Catkin at 22:33 on 10 November 2016  Report this post
Thank you, Davy - and you're welcome.

​Interesting you don't like the song. I do, so I think it will stay ;)

That's the spirit! No, I mean it seriously - I think one of the things we need as writers is the ability to look at feedback, and be able to judge whether or not the suggestions made feel right. We need a critical sense about feedback itself. If a suggestion feels totally wrong ... ignore it. Always. I've seen too many writers tie themselves in knots by taking on every single criticism and trying to please everyone. (Do you know that great quote about always writing with one reader in mind, not for all readers? The one that says that if you open the window and try to make love to the whole world, the story will catch a cold and die?)

We seem to have gone a bit quiet at the moment on CC - and also, I think your story has been neglected because for some weird reason it has ended up with the wrong date on it, which has put it lower down the list than it should be. I'll do an update soon and try to get it some more attention.

michwo at 09:19 on 30 November 2016  Report this post
This story is really well written, Lionizzzed.
I used to live in a place called Saddleworth here in England and on August 6th every year they have something there called The Peace Walk to commemorate the bombing of Hiroshima and on August 9th Nagasaki.
Your idea to prolong life through children - the baseball pitcher in America and the batter in Japan - was an excellent one.
The story held my attention throughout.
Well done.

Mia-S at 08:20 on 03 December 2016  Report this post
The opening paragraphs are skilfully written to create vivid, and memorable images.  The vocabulary is varied and sophisticated.  The piece flows well with varied sentence structures.

I enjoyed the description of each scene and the introduction of characters,very much and how they allow for the reader to understand and grasp what is happening rather than being told. 

It grips the reader immediately - well done.

lionizzzed at 15:04 on 07 December 2016  Report this post
Thanks Catkin much appreciate that ;) Yeh I think that's why this site can be so great cos you get varied feedback and can make a judgment call on it, cos you know its honest and well meaning :)  Sorry I am being slack btw, it's cos I am finishing up my novel for publication via KDP next week so spending most of my days on that at mo but will get critting soon!

​Hey Michwo - Thanks so much for the feedback. Yeh the Horoshima and Nagasaki bombs are human trgedies that will never be surpassed though I didn't want this to be judgmental. The results of them probably shortened a war that had already cost 85 million lives worldwide.
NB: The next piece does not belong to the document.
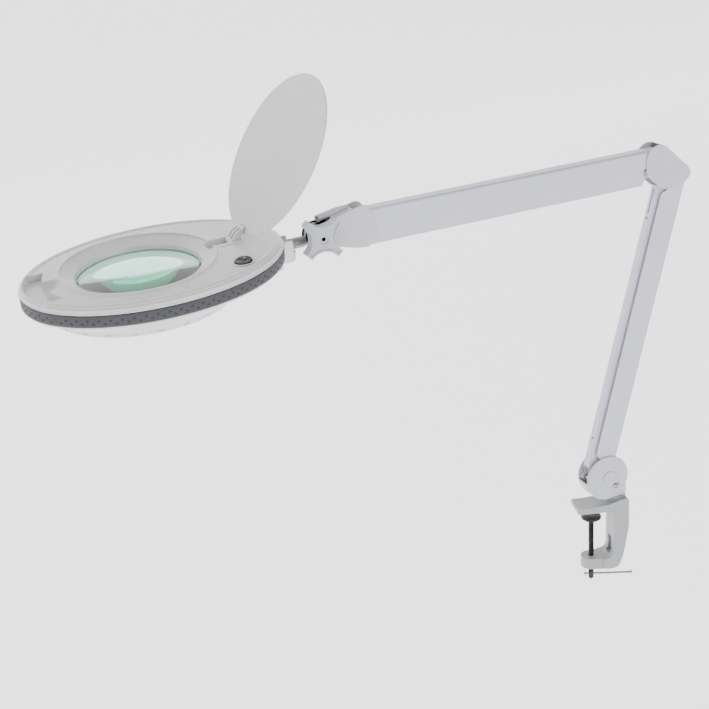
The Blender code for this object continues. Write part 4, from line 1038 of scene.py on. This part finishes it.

Thanks I thought of the Shingi character first and then it seemed a great way of getting across what happened cos I worked at a Horoshimi memorial in Leeds a few years back and was aware of how they rebuilt the city in an American image, and the idea his surviving relative would be playimng baseball at the spot where th ebomb went off 50 years [reviously was too good I thought :P Thanks again for your time.

Hi Mia

​Thanks so much for your words, they mean a lot and glad you liked it ;)  Really pleased it had that effect on you, and that you enjoyed it :)

Love


Davy
x

Catkin at 21:12 on 07 December 2016  Report this post
Good luck with getting your novel finished and out, Davy, and I look forward to seeing you around here again soon.